К открытию Салона, который во времена Башкирцевой шел две недели, дамы и молодые девушки на выданье шили новые платья, заказывали искусные шляпки. Кстати, по правилам приличия в XIX веке на вернисаже не только дамы были в шляпках, но и мужчины не снимали котелков и цилиндров, хотя, разумеется, все находились в помещении, во Дворце промышленности.
Почему художники так стремились попасть в Салон?
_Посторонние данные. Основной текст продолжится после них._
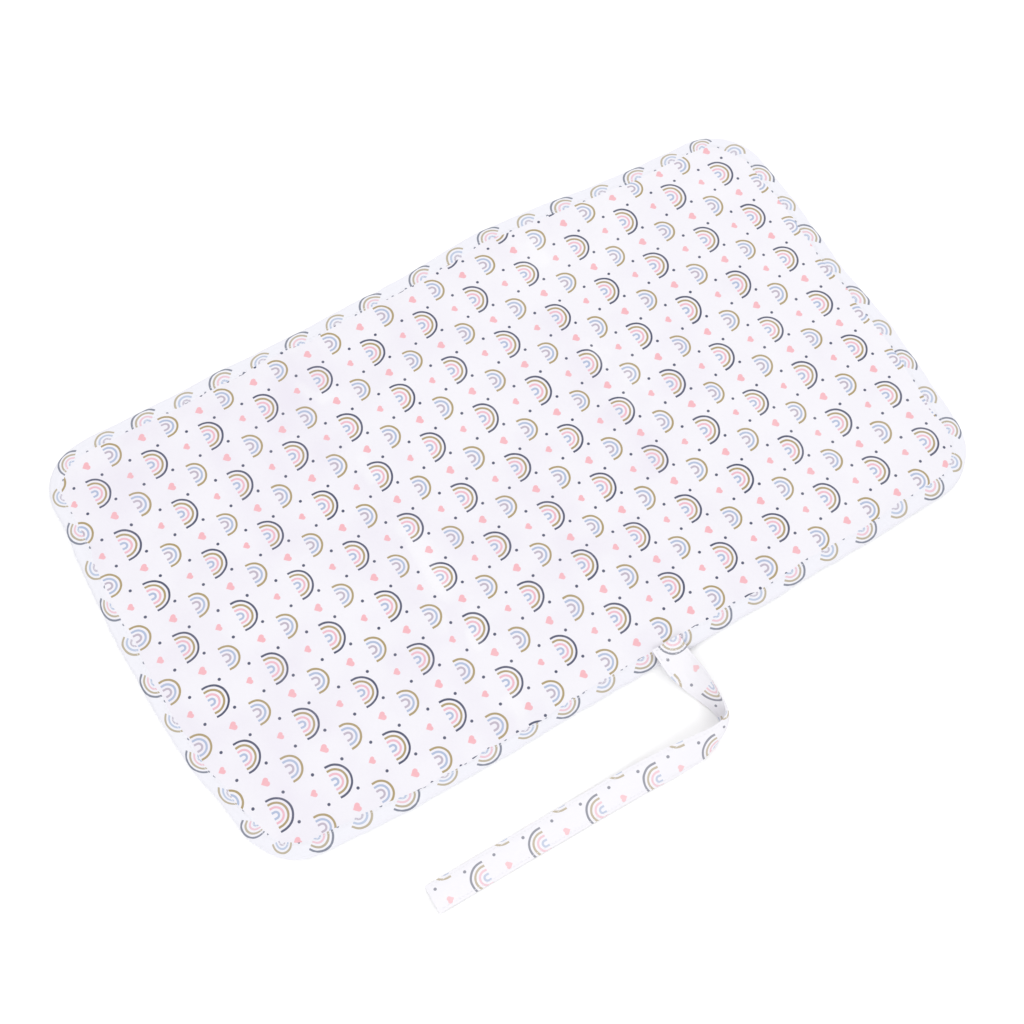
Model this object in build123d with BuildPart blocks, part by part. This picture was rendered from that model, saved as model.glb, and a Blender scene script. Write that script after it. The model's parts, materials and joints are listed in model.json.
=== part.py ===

Почему импрессионисты годами пытались попасть туда, пока не организовали свой «Салон отверженных»? И, несмотря на свои «Салоны отверженных», они продолжали свои неустанные попытки попасть в официальный Салон и годы спустя.
Главное для чего был нужен Салон — это создание репутации художника.
О Салоне писали все газеты, рецензентами Салона были известнейшие писатели и поэты. Достаточно вспомнить в этой связи имена Дени Дидро и Шарля Бодлера, которые каждый в свое время на протяжении многих лет посещали Салон и подробно писали о нем. Свою книжечку очерков «Мой Салон» выпустил и Эмиль Золя. Одного лишь упоминания о картине, представленной в Салоне, было достаточно, чтобы создать имя художнику-дебютанту. Как только он получал медаль, то тут же становился вне конкуренции. В Салон теперь его картины принимались без голосования, вне конкуренции. Карьера его была обеспечена: картину обыкновенно выкупало государство или какой-нибудь любитель живописи за бешеную цену. Заказы текли рекой. Он менял место жительство, переезжая в XVII округ Парижа, туда, где предпочитала селиться крупная буржуазия и где жили многие литературные и театральные знаменитости. До сих пор в этом округе можно встретить особняки современных мэтров-академиков. К примеру, такая судьба была у Антонена Гийме, живописца и пейзажиста, который был дружен с Писсаро, Сезанном и Золя, работал вместе с ними, но в решающий момент отказался от участия в выставке на бульваре Капуцинок, организованной будущими художниками-импрессионистами, его друзьями, выставился в Салоне 1874 года и получил на нем золотую медаль. Газеты писали о его «великом успехе». Впрочем, кто его теперь помнит, даже во Франции.
Чтобы представить себе, как относились в те времена к художнику во Франции, как высок был его статус, стоит привести один анекдот. Однажды Клод Моне решил написать вокзал Сен-Лазар. Он был нищ, неизвестен, но тем не менее оделся в свой лучший костюм и явился к суперинтенданту железных дорог, представившись художником. Чиновник решил, что перед ним один из тех мэтров, что заседают в Академии и выставляются в Салоне, и для него было сделано все: все поезда были остановлены, паровозы загружены углем, чтобы они могли непрестанно дымить и обеспечивать нужные художнику клубы дыма в течение всего дня.